+++ Data rows +++

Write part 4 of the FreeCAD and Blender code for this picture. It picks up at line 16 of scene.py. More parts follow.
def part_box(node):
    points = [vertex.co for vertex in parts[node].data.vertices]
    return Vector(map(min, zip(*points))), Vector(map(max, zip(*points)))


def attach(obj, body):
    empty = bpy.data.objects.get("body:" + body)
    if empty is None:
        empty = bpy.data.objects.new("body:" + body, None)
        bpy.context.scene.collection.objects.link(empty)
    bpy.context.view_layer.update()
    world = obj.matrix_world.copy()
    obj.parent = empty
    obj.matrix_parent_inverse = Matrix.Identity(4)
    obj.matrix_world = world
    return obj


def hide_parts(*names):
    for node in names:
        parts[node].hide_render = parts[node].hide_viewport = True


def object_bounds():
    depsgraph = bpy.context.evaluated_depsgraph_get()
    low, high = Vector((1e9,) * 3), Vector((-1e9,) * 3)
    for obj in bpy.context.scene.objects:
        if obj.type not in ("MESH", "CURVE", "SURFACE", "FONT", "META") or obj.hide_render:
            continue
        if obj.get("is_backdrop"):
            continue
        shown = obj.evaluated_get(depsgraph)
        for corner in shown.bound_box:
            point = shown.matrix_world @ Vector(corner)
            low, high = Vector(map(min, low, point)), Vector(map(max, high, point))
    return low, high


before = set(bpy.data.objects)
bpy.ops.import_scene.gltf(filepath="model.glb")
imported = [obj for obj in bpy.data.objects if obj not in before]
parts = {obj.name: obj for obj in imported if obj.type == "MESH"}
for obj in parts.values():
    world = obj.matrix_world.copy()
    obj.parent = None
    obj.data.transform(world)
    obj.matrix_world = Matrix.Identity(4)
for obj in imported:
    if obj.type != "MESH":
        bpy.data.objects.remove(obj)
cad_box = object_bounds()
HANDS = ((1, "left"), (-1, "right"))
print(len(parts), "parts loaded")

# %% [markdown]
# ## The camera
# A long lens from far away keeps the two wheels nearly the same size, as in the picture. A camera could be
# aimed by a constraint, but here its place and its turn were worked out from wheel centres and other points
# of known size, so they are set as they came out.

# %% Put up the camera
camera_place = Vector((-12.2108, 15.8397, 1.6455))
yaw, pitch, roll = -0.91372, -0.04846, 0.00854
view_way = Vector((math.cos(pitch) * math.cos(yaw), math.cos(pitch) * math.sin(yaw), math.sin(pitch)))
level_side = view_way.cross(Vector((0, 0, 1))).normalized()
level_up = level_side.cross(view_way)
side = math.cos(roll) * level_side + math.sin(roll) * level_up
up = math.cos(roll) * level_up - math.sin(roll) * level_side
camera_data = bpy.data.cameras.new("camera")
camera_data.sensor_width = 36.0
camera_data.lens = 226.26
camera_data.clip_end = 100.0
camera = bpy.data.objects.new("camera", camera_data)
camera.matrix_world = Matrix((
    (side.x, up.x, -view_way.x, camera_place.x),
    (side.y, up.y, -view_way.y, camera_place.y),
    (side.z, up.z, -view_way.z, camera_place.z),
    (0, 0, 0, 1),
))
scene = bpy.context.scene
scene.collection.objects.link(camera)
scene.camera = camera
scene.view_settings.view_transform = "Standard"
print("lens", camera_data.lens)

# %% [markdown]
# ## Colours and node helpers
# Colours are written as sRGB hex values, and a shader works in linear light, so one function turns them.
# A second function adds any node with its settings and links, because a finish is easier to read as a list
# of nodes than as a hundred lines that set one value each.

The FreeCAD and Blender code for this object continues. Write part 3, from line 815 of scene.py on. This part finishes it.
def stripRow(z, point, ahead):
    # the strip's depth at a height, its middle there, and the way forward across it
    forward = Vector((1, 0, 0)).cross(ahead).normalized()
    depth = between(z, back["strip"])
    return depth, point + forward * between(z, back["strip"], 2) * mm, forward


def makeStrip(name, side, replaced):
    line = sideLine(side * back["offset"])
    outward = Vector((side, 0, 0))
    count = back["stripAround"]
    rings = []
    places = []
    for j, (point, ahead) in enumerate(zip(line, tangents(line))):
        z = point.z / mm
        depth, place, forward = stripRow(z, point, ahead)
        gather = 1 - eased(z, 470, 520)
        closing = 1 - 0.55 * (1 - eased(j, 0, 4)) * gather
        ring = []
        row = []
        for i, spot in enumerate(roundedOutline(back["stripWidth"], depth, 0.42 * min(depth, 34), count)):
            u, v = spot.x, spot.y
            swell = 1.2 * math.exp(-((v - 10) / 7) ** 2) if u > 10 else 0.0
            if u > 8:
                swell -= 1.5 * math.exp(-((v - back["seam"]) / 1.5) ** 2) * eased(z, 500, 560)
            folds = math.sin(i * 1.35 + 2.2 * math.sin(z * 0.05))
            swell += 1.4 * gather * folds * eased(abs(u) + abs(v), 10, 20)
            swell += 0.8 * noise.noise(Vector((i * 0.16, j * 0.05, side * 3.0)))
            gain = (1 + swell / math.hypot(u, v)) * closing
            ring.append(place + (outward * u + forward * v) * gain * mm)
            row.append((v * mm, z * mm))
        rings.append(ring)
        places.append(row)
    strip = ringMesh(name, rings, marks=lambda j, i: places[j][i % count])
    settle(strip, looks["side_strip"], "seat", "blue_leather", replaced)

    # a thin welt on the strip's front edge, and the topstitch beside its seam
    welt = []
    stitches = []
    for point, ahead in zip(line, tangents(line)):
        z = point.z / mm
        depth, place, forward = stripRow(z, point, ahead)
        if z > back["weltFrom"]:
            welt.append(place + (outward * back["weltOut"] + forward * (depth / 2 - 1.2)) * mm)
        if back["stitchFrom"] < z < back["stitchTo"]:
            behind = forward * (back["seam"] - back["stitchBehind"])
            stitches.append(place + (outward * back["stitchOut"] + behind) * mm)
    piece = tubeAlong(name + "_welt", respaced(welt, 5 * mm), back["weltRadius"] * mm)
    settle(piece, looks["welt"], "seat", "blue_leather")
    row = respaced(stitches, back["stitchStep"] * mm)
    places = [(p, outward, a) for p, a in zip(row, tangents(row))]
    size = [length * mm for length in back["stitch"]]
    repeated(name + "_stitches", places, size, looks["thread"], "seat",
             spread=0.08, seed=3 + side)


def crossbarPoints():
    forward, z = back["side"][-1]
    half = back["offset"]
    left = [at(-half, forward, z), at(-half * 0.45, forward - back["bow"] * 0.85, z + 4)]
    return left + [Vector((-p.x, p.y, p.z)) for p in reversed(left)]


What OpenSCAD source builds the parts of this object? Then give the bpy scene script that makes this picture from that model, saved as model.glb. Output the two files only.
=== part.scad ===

+++

Repeat word for word the stretch of lines from the one with "obj.data.transform(world)" down to the one with "# of known size, so", both included.

_Written answer_
    obj.data.transform(world)
    obj.matrix_world = Matrix.Identity(4)
for obj in imported:
    if obj.type != "MESH":
        bpy.data.objects.remove(obj)
cad_box = object_bounds()
HANDS = ((1, "left"), (-1, "right"))
print(len(parts), "parts loaded")

# %% [markdown]
# ## The camera
# A long lens from far away keeps the two wheels nearly the same size, as in the picture. A camera could be
# aimed by a constraint, but here its place and its turn were worked out from wheel centres and other points
# of known size, so they are set as they came out.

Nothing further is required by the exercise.